What you have to do:
Exactly reproduce each line of the listing that follows.

Data shown:
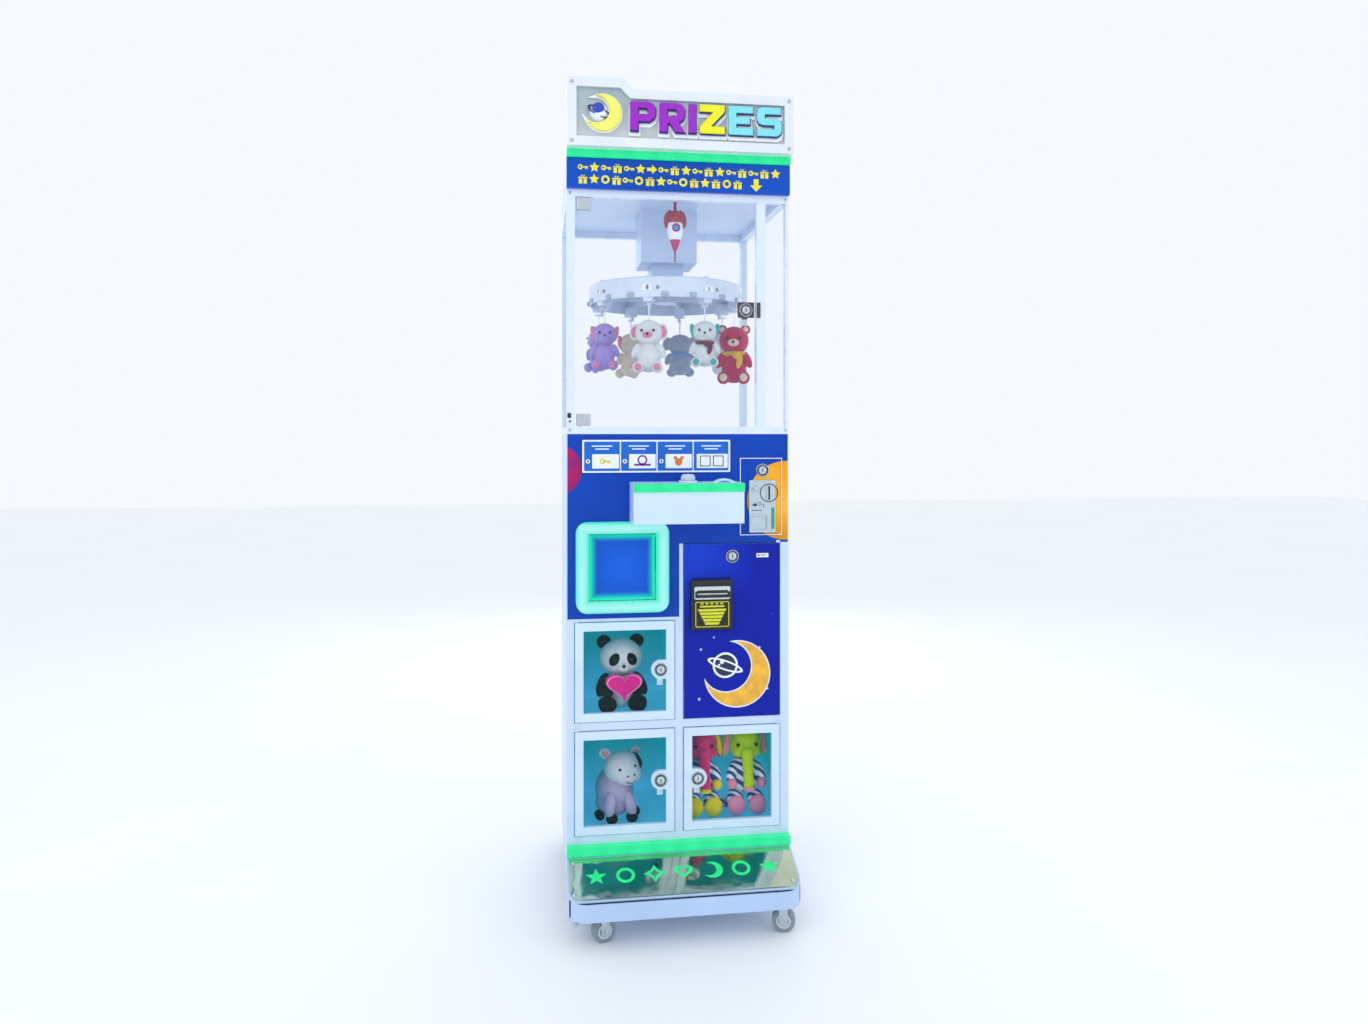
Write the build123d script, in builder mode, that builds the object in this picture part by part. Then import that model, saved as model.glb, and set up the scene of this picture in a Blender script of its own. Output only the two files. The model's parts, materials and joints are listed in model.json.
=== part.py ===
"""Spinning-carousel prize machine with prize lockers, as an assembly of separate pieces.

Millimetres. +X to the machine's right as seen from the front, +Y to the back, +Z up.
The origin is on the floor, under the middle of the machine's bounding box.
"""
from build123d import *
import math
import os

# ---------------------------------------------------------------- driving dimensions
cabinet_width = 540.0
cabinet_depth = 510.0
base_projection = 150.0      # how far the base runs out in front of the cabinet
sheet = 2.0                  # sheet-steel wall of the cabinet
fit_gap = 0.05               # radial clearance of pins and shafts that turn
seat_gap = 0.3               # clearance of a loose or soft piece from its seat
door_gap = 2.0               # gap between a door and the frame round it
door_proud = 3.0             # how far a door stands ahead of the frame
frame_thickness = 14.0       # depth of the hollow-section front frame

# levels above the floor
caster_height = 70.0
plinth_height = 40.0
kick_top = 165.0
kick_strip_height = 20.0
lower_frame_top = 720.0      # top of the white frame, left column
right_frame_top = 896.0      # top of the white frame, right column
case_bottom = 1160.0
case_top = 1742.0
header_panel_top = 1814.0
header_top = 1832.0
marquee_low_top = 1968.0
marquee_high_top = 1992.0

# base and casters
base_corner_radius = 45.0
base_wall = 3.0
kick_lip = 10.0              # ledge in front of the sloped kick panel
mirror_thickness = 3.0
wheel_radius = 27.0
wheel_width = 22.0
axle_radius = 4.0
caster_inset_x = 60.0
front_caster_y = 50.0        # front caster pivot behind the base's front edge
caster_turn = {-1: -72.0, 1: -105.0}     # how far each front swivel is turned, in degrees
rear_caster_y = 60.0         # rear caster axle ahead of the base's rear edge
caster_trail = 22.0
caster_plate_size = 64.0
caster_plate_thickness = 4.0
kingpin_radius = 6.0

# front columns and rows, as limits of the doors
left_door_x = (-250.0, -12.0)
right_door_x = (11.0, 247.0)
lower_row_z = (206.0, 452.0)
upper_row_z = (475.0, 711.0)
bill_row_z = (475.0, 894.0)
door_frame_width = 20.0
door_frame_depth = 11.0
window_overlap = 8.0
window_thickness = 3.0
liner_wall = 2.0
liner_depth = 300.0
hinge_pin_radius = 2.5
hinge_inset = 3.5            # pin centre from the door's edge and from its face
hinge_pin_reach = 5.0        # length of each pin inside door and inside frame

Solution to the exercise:
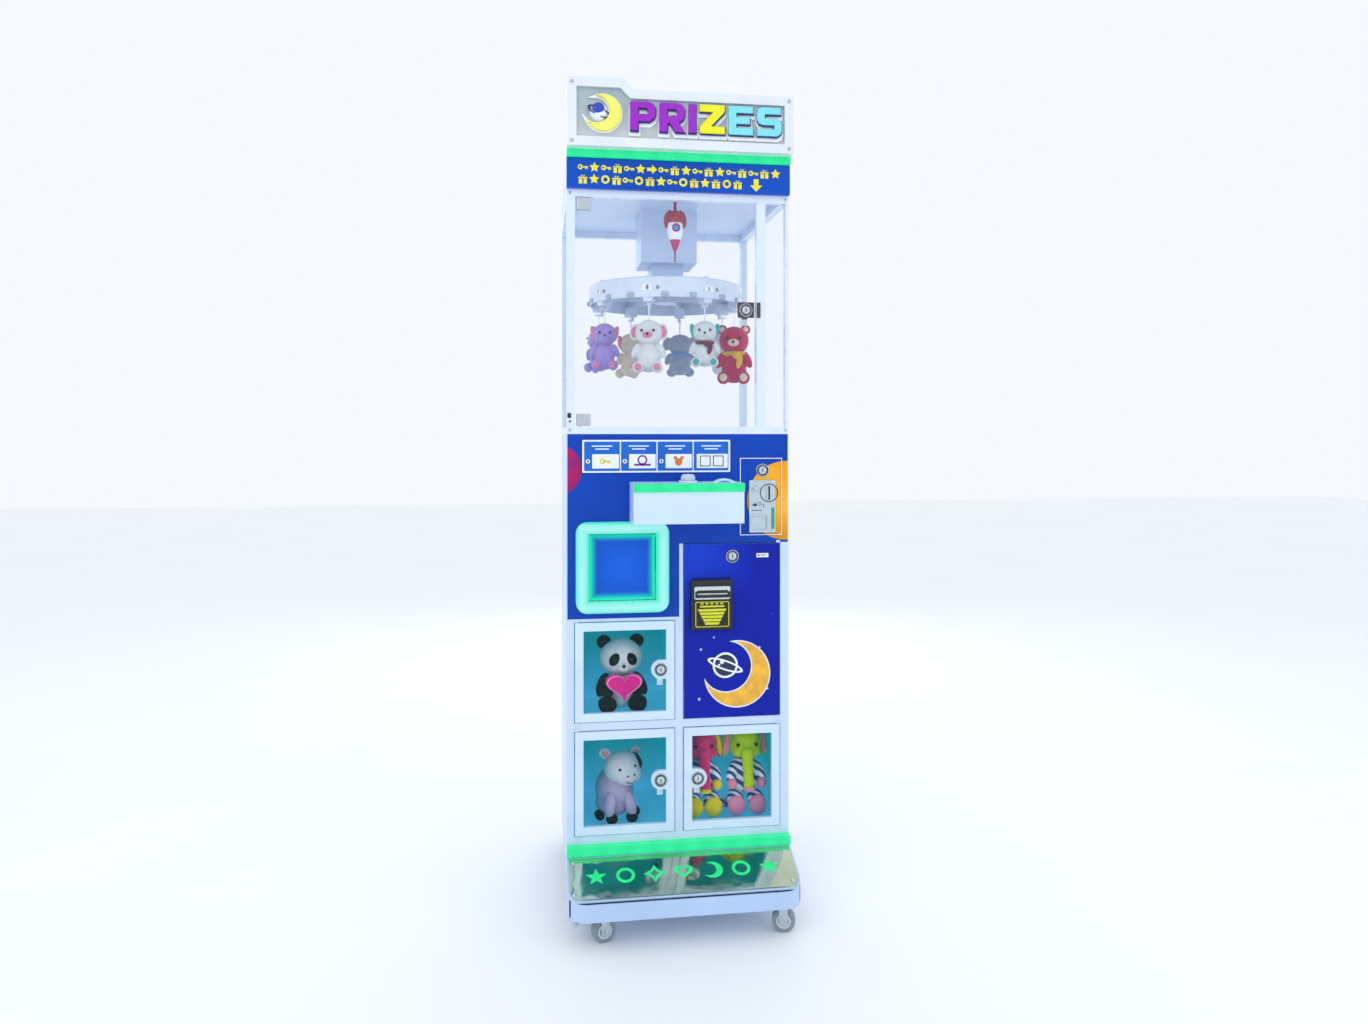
Write the build123d script, in builder mode, that builds the object in this picture part by part. Then import that model, saved as model.glb, and set up the scene of this picture in a Blender script of its own. Output only the two files. The model's parts, materials and joints are listed in model.json.
=== part.py ===
"""Spinning-carousel prize machine with prize lockers, as an assembly of separate pieces.

Millimetres. +X to the machine's right as seen from the front, +Y to the back, +Z up.
The origin is on the floor, under the middle of the machine's bounding box.
"""
from build123d import *
import math
import os

# ---------------------------------------------------------------- driving dimensions
cabinet_width = 540.0
cabinet_depth = 510.0
base_projection = 150.0      # how far the base runs out in front of the cabinet
sheet = 2.0                  # sheet-steel wall of the cabinet
fit_gap = 0.05               # radial clearance of pins and shafts that turn
seat_gap = 0.3               # clearance of a loose or soft piece from its seat
door_gap = 2.0               # gap between a door and the frame round it
door_proud = 3.0             # how far a door stands ahead of the frame
frame_thickness = 14.0       # depth of the hollow-section front frame

# levels above the floor
caster_height = 70.0
plinth_height = 40.0
kick_top = 165.0
kick_strip_height = 20.0
lower_frame_top = 720.0      # top of the white frame, left column
right_frame_top = 896.0      # top of the white frame, right column
case_bottom = 1160.0
case_top = 1742.0
header_panel_top = 1814.0
header_top = 1832.0
marquee_low_top = 1968.0
marquee_high_top = 1992.0

# base and casters
base_corner_radius = 45.0
base_wall = 3.0
kick_lip = 10.0              # ledge in front of the sloped kick panel
mirror_thickness = 3.0
wheel_radius = 27.0
wheel_width = 22.0
axle_radius = 4.0
caster_inset_x = 60.0
front_caster_y = 50.0        # front caster pivot behind the base's front edge
caster_turn = {-1: -72.0, 1: -105.0}     # how far each front swivel is turned, in degrees
rear_caster_y = 60.0         # rear caster axle ahead of the base's rear edge
caster_trail = 22.0
caster_plate_size = 64.0
caster_plate_thickness = 4.0
kingpin_radius = 6.0

# front columns and rows, as limits of the doors
left_door_x = (-250.0, -12.0)
right_door_x = (11.0, 247.0)
lower_row_z = (206.0, 452.0)
upper_row_z = (475.0, 711.0)
bill_row_z = (475.0, 894.0)
door_frame_width = 20.0
door_frame_depth = 11.0
window_overlap = 8.0
window_thickness = 3.0
liner_wall = 2.0
liner_depth = 300.0
hinge_pin_radius = 2.5
hinge_inset = 3.5            # pin centre from the door's edge and from its face
hinge_pin_reach = 5.0        # length of each pin inside door and inside frame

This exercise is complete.